Sunday, September 19, 2010
Raise a glass, you scurvy dog.
You probably didn't know that today (OK, yesterday...)is International Talk Like a Pirate Day. It is, look it up, I'll wait.
OK, I'll use this occasion to do two things. First, to herald the start of Pirate Season, which runs (in my house) from Talk-Like-a-Pirate day until Halloween. Second, let's take a look at the pirate in Golden Age illustration. (Cue groans from FIT MA alums). Though I've managed to shy away from the topic in almost all my previous VIEW blog posts, it is well-known here in the NY area, that I have a strong interest in the imagery of the Pirate, and that in fact, it was the topic of my Master's Thesis.

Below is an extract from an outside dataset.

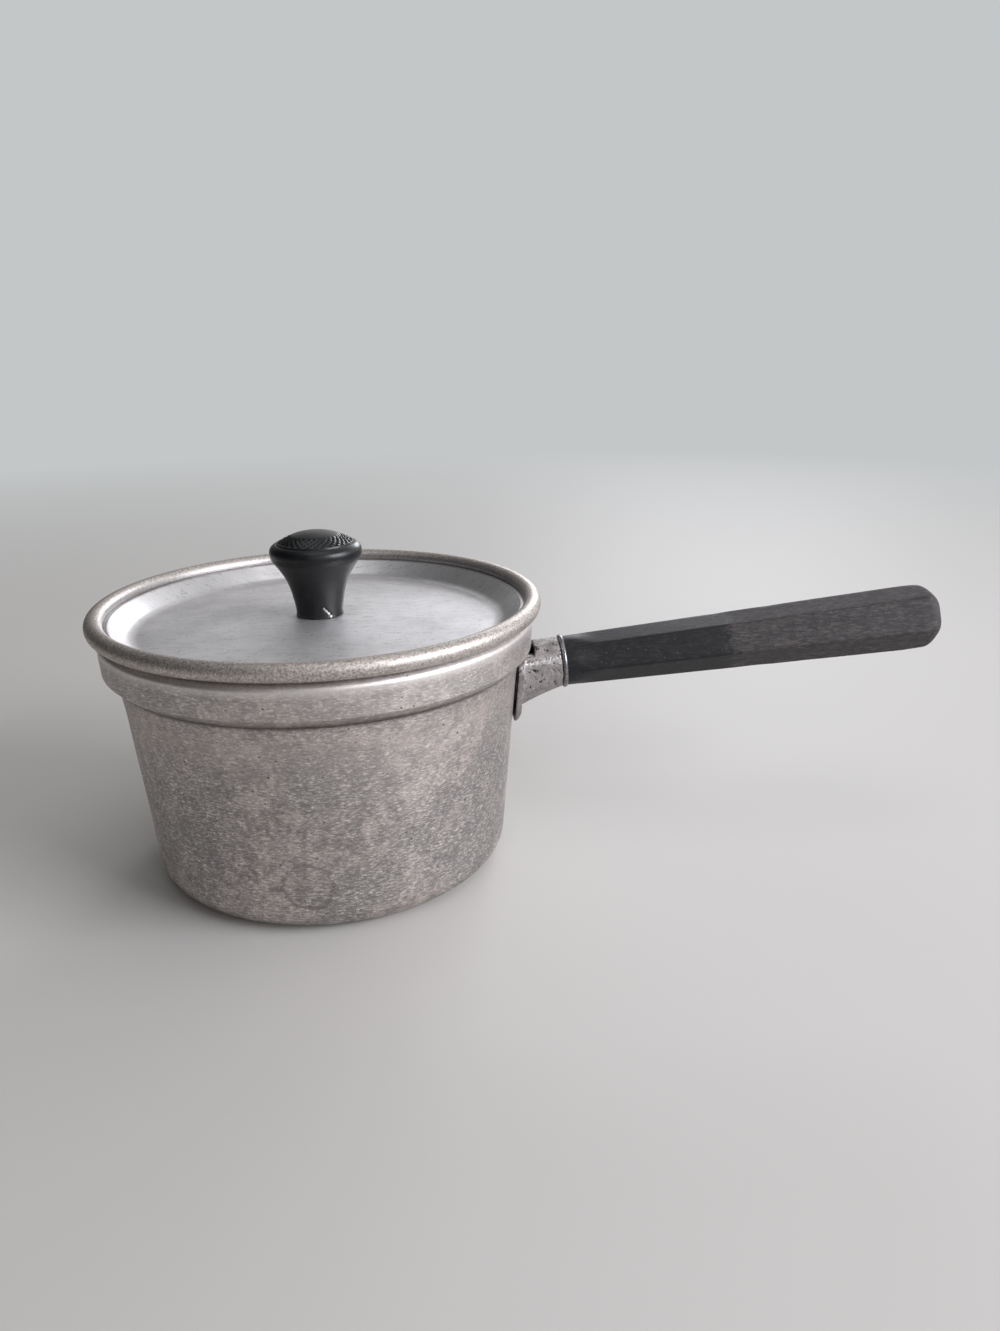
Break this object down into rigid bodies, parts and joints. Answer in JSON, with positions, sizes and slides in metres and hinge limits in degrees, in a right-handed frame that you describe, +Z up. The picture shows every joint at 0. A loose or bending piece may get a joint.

OK, so it's ITLAPD, no reason to hold back—
Five of my favorite Golden Age Pirate illustrators, and why-
5. Frank Schoonover (1877-1972), If N. C. Wyeth was Pyle's "best" student, Schoonover was a close second, and probably closer to Pyle. Schoonover kicked out some very respectable, gutsy pirate pieces, including a great story on Jean Lefitte, a figure rarely visited in the genre. This (top image) is my favorite image of Blackbeard.
4. Dean Cornwell 1892-1960. Had a real interesting feel for the subject, with an uncanny sense of outdoor light on deck. Cornwell was a student of Harvey Dunn, Brandywine alum, making him a second generation Pyle student.
3. N. C. Wyeth 1882-1945. Pyle's prize student, he created masterworks for Treasure Island and Kidnapped. Though he did do a handful of other pirate pieces in his career, I don't see the subject as one that interested him more than any others; he was good at them all.
2. Norman Price 1877-1951. After Pyle's passing, and with Wyeth in incredible demand, the job of top pirate illustrator might have been split between Schoonover and Norman Price. Though almost any Brandywine student was capable of pulling off a good pirate piece, Price (who was not a Brandywine alum) came repeatedly to the subject, including many illustrated editions of Robert Chambers' pirate tales throughout the 20's, and did a nice Treasure Island as well.
1. Howard Pyle 1856-1911. Set the bar. It wasn't only his style of work, but it was the research that Pyle did into the subject. in 1889 Pyle traveled to Jamaica, which helped him create a colorful, but believable image, that shaped the way the world has thought of Caribbean pirates ever since.